Pada masa pemerintahannya, John banyak melakukan peperangan untuk menunjukkan eksistensi pengaruhnya dan memperkuat legitimasinya. Dia berperang melawan Hongaria, Austria, Inggris, dan Rusia.

John meluaskan pengaruhnya hingga ke Italia utara, guna memperluas wilayah kekuasaannya. Ia mulai mengekspansi dengan mengakuisisi Silesia, sebagian Lusatia, dan sebagian besar Lombardy.

Sejak awal, John dikenal mempunyai hubungan yang kuat dengan Prancis. Dia dibesarkan dan dididik di Paris. Itu yang mengukuhkan pandangan serta simpatinya kepada Prancis, sebagaimana orang Prancis.

"Dia bahkan mengirim putranya sendiri untuk mengenyam pendidikan di Paris (ibu kota Prancis), bukan di ibu kota Bohemia, Praha yang berada di bawah kekuasaannya," imbuh Khalid dalam tulisannya.

Popularitas apa pun yang mungkin diperolehnya di dalam negeri dari penaklukan dan kehebatan militernya, diimbangi dengan pajak yang besar untuk membayar pengeluarannya yang mewah. Ia tetap disegani oleh rakyatnya, sampai kemudian petaka menimpanya.

Raja John dari Bohemia terukir dalam sejarah karena kematiannya yang tragis sebagai panglima perang yang buta. (Wikimedia Commons)

Raja John mengalami bencana dengan harus kehilangan penglihatannya karena opthalmiamulanya akibat peradangan matapada tahun 1336. Itu terjadi ketika dia meluaskan pengaruhnya dengan melawan orang-orang Lituania.

Kisahnya menjadi menarik ketika orang terdekatnya, Raja Philip VI dari Perancis meminta bantuannya melawan Raja Inggris Edward III. John, meskipun saat itu telah buta, ia tetap datang untuk membantu raja Prancis.

Dia kemudian memutuskan untuk bertemu dengan raja Philip di Paris pada bulan Agustus 1346. Ia kemudian turut dalam barisan perang sekutunya dan berangkat bersama pasukan Prancis untuk mencegat raja Inggris itu.

Menariknya, ketika kedua tentara bertemu (tentara Prancis dan Inggris) di Pertempuran Crecy, 26 Agustus 1346, John si buta memimpin barisan depan Prancis dan terlibat kontingen penting tentara Prancis.

Meski sudah mulai menua dan kehilangan penglihatannya, terlihat raut kegembiraan, suara bersemangat, dan aroma pertempuran telah berhasil membangunkan anjing perang tua dalam diri John.

Meskipun dia dalam kondisi buta, John memerintahkan pengiringnya untuk mengikat kuda mereka ke kudanya dan mulai berperang.
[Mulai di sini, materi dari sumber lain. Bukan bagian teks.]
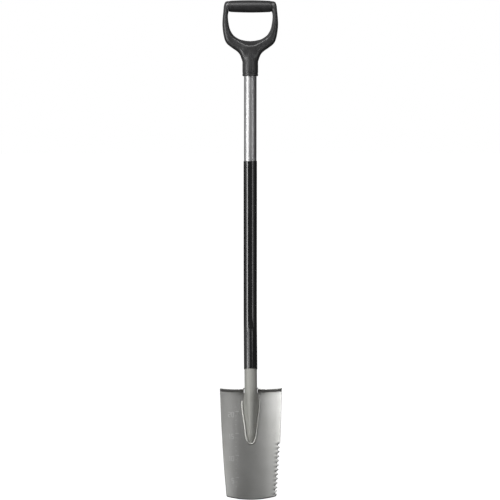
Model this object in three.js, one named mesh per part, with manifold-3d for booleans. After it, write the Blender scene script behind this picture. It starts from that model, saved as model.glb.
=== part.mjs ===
// A long-handled garden spade: a moulded D-handle, a two-piece tube shaft under a plastic sleeve, and a narrow
// dished blade with one serrated edge and two forward-turned foot treads.
// Millimetres. +Z is up, the front (the dished side of the blade) faces -Y and the serrated edge is at +X.
// The origin is on the ground under the middle of the tool's outer box.

import * as THREE from "three";
import { mergeVertices } from "three/addons/utils/BufferGeometryUtils.js";
import Module from "manifold-3d";

const wasm = await Module();
wasm.setup();

// ---------------------------------------------------------------- driving dimensions

const TOTAL_HEIGHT = 1131;
const CLEARANCE = 0.3; // between pieces that touch on the real tool

// Shaft. Its stations are heights above the ground, measured along the shaft as if it were straightened.
const TUBE_RADIUS = 14.5;
const TUBE_WALL = 1.5;
const TUBE_SIDES = 28;
const BEND_TOP = 438;
const BEND_RADIUS = 230;
const LIFT_ANGLE = THREE.MathUtils.degToRad(18); // how far the blade leans forward of the shaft
const TUBE_JOINT = 560;
const SLEEVE_BOTTOM = 281.5;
const SLEEVE_TOP = 766;
const SLEEVE_RADIUS = 15.5;
const SLEEVE_WALL = 0.7;
const SPIGOT_WALL = 2.2;
const SPIGOT_LENGTH = 120;
const PIN_RADIUS = 2.5;
const PIN_FROM_JOINT = 30;

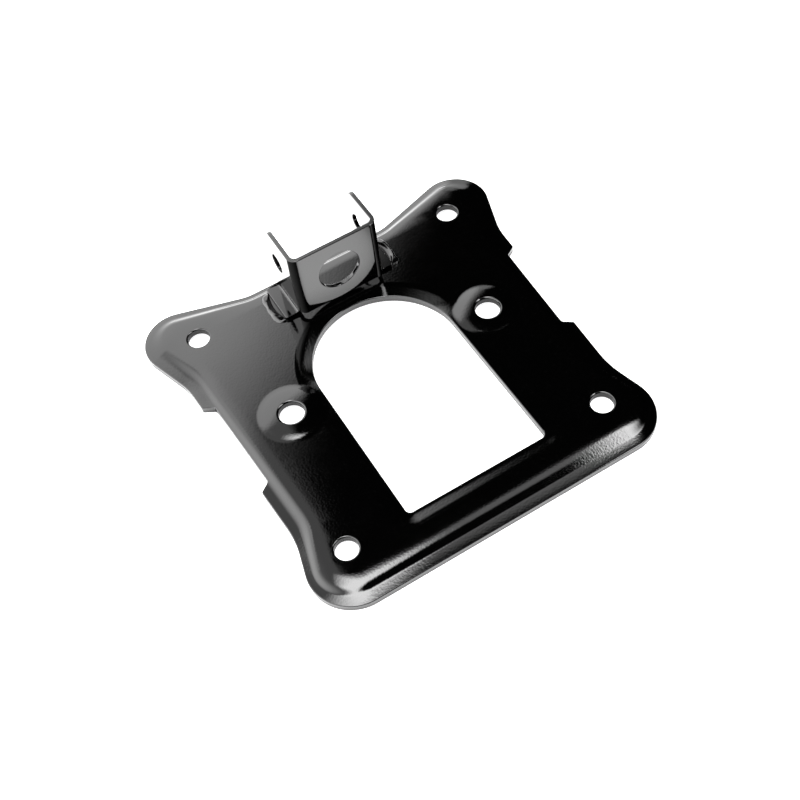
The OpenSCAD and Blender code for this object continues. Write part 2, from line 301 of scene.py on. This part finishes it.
probe = np.array([[boss_pitch / 2 + boss_hole_d / 2, boss_row], [0.0, -front_margin + 1]])
print("boss top and front lip stand at", plate_form(probe, 0.0)[:, 2].round(3))

# %% [markdown]
# A punched and formed sheet could be a solid cut with booleans, but booleans leave ragged triangles, and
# gloss paint shows them. Here the flat pattern is filled with triangles once, by a constrained Delaunay
# triangulation that keeps every edge and hole, and both skins use it. Each cut edge gets a small roll
# over, a wall and a small round below, and every point's normal comes from the form itself.

# %% Fill a flat pattern with triangles
# This many places are worked out at a time, which keeps the arrays small.
batch = 4000


def grid(low, high, step):
    """Points of a regular grid over a rectangle."""
    x = np.arange(low[0], high[0] + step / 2, step)
    y = np.arange(low[1], high[1] + step / 2, step)
    return np.stack(np.meshgrid(x, y), axis=-1).reshape(-1, 2)


def ring(centre, radius, count):
    """Points of a circle, walked clockwise as a hole's edge is: centre plus radius times cosine and sine."""
    angle = -2 * np.pi * np.arange(count) / count
    return np.asarray(centre) + radius * np.stack([np.cos(angle), np.sin(angle)], axis=1)


def loop_directions(loop):
    """Direction out of the material at each point of a loop: its own direction turned to the right."""
    along = unit(np.roll(loop, -1, axis=0) - np.roll(loop, 1, axis=0))
    return np.stack([along[:, 1], -along[:, 0]], axis=1)


def inside(places, loops):
    """True where a ray to the right crosses the loops an odd number of times."""
    odd = np.zeros(len(places), bool)
    for loop in loops:
        a, b = loop, np.roll(loop, -1, axis=0)
        for low in range(0, len(places), batch):
            p = places[low:low + batch]
            spans = (a[:, 1] > p[:, 1:]) != (b[:, 1] > p[:, 1:])
            rise = np.where(a[:, 1] == b[:, 1], 1.0, b[:, 1] - a[:, 1])
            at = a[:, 0] + (p[:, 1:] - a[:, 1]) / rise * (b[:, 0] - a[:, 0])
            odd[low:low + batch] ^= ((spans & (at > p[:, :1])).sum(axis=1) % 2).astype(bool)
    return odd


def clear_of(places, loops, room):
    """True where a place lies further than the room from every point of the loops."""
    free = np.ones(len(places), bool)
    edge = np.concatenate(loops)
    for low in range(0, len(places), batch):
        gap = places[low:low + batch, None, :] - edge[None, :, :]
        free[low:low + batch] = (gap * gap).sum(axis=2).min(axis=1) > room * room
    return free


def triangulate(loops, fill, room, cell):
    """Points and triangles of a pattern: its loops first, then the fill points that are kept."""
    fill = fill[np.unique(np.round(fill / cell), axis=0, return_index=True)[1]]
    fill = fill[clear_of(fill, loops, room)]
    fill = fill[inside(fill, loops)]
    points = np.concatenate(loops + [fill])
    edges, begin = [], 0
    for loop in loops:
        index = begin + np.arange(len(loop))
        edges.append(np.stack([index, np.roll(index, -1)], axis=1))
        begin += len(loop)
    result = delaunay_2d_cdt(points.tolist(), np.concatenate(edges).tolist(), [], 0, 1e-6)
    if len(result[0]) != len(points):
        raise ValueError("the pattern's edges cross each other")
    triangles = np.array(result[2])
    on_edge = (triangles < begin).all(axis=1)
    kept = np.ones(len(triangles), bool)
    kept[on_edge] = inside(points[triangles[on_edge]].mean(axis=1), loops)
    triangles = triangles[kept]
    a, b, c = (points[triangles[:, k]] for k in range(3))
    area = (b - a)[:, 0] * (c - a)[:, 1] - (b - a)[:, 1] * (c - a)[:, 0]
    triangles[area < 0] = triangles[area < 0][:, ::-1]
    return points, triangles


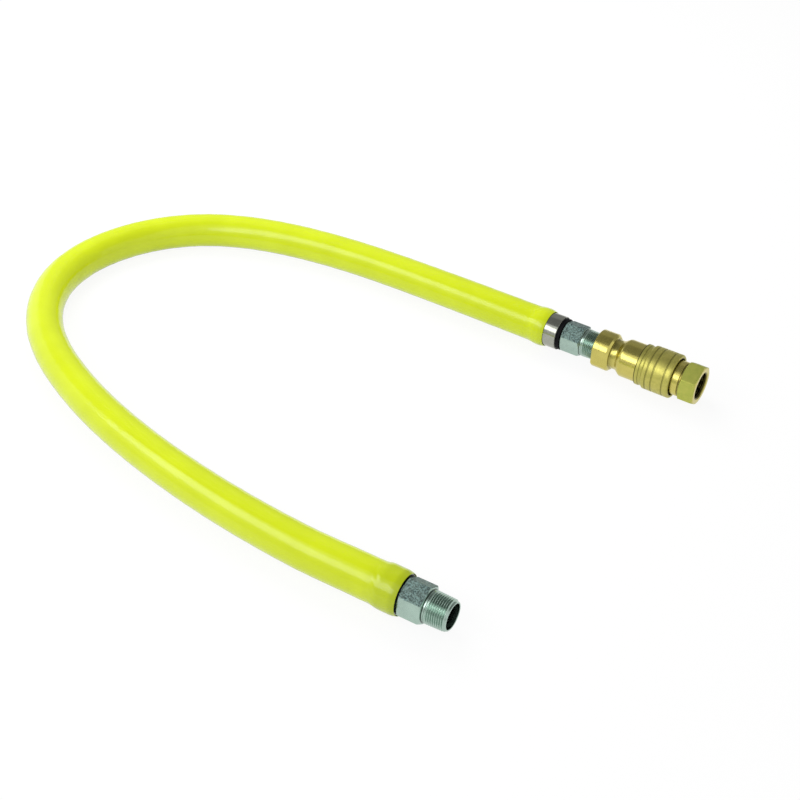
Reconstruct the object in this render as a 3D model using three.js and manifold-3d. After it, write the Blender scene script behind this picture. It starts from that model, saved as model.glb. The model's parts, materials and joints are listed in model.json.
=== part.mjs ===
// A flexible gas hose with a yellow coating. One end is a fixed male nipple. The other end is a
// swivel nipple that carries a brass quick-disconnect coupling with its plug locked in.
// Millimetres, +Z up, the hose lies on the plane z = 0 and the coupling's axis runs along +X.

import * as THREE from "three";
import { mergeVertices } from "three/addons/utils/BufferGeometryUtils.js";
import Module from "manifold-3d";

const wasm = await Module();
wasm.setup();

// Clearance between pieces that touch, and how round the solids are
const fitGap = 0.3;
const tubeSides = 12;
const tubeSteps = 36;
const turnedSides = 20;
const smallSides = 8;
const wireSides = 5;
const stepsPerTurn = 14;
const windowSides = 10;
const tubeFlat = Math.cos(Math.PI / tubeSides);
const turnedFlat = Math.cos(Math.PI / turnedSides);

// Edges and overlaps that the turned pieces share: a broken edge, how far a hexagon's turned core
// lies below its flats and behind its face, and how far the hexagon's own hole lies inside the core
const brokenEdge = 0.5;
const coreBelowFlats = 0.6;
const coreBehindFace = 1;
const hexInCore = 0.5;

// Hexagons: the turned face inside the flats, what is left of a sharp corner, the chamfer's angle
const hexFaceRelief = 0.2;
const hexCornerShare = 0.99;
const hexChamferAngle = 30;

// Hose layers, from the outside in
const hoseDiameter = 34.6;
const coatingWall = 1.8;
const braidWall = 1.1;
const corrugationDepth = 3.2;

// Hose ends, the same at both fittings
const collarWall = 0.7;
const cuffWall = 1.7;
const cuffTaper = 2.5;
const cuffFoot = 0.2;
const cuffRoundLength = 5;
const cuffRoundDrop = 1.1;
const cuffCoverStep = 1;
const collarEdge = 0.3;
const braidCollarSetback = 0.5;
const spigotLength = 22;
const braidSetback = 3.5;
const nearCuffLength = 20;
const farCuffLength = 14;

// Pipe thread of nominal size 3/4: outside diameter, taper on the radius, lead-in at its end
const threadDiameter = 26.67;
const threadTaper = 1 / 32;
const threadLeadIn = 1.5;
const threadLeadInDrop = 1.1;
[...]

Dalam batinnya, ia ingin melancarkan setidaknya satu tebasan pedangnya untuk mengalahkan pasukan Inggris.

Para ksatrianya melakukan apa yang diperintahkan. Kuda John diikat pada kuda mereka, dan raja buta itu ikut berperang. Dengan demikian, ia berhasil memuaskan kehormatannya dengan mengambil bagian nyata dalam pertempuran, meski kondisinya buta.

Namun nahas, semua tidak berjalan sesuai dengan rencana. Ia tidak dapat melihat medan perang. Itu yang membuatnya tidak dapat mengetahui seberapa jauh dia telah melangkah, dan masuk terlalu jauh ke dalam barisan tentara Inggris.

Alhasil, John bersama dengan segelintir prajurit yang mengikatnya berhasil dikepung oleh tentara Prancis. Ia mendengar sergahan pasukan berkuda dan hunusan pedang mengelilinginya.

Dalam kondisi huru-hara yang terjadi, raja buta dan seluruh prajurit yang nekat menerabas masuk ke dalam barisan perang Inggris akhirnya dibantai. Meskipun demikian, John tercatat tak gentar sekalipun, meski ia telah buta.

Satu catatan sejarah dunia menyebutkan keberanian dalam dirinya ketika ia mengatakan, "bawa aku ke tempat di mana suara pertempuran paling keras. Tuhan akan menyertai kita. Tidak ada yang perlu ditakutkan!"

John yang wafat di medan pertempuran itu, menanggalkan tahtanya pada 26 Agustus 1346 di usia 50 tahun. Kemudian, tahtanya diwariskan kepada putra sulungnya yang kemudian dikenal dengan gelar Raja Charles IV of Luxembourg.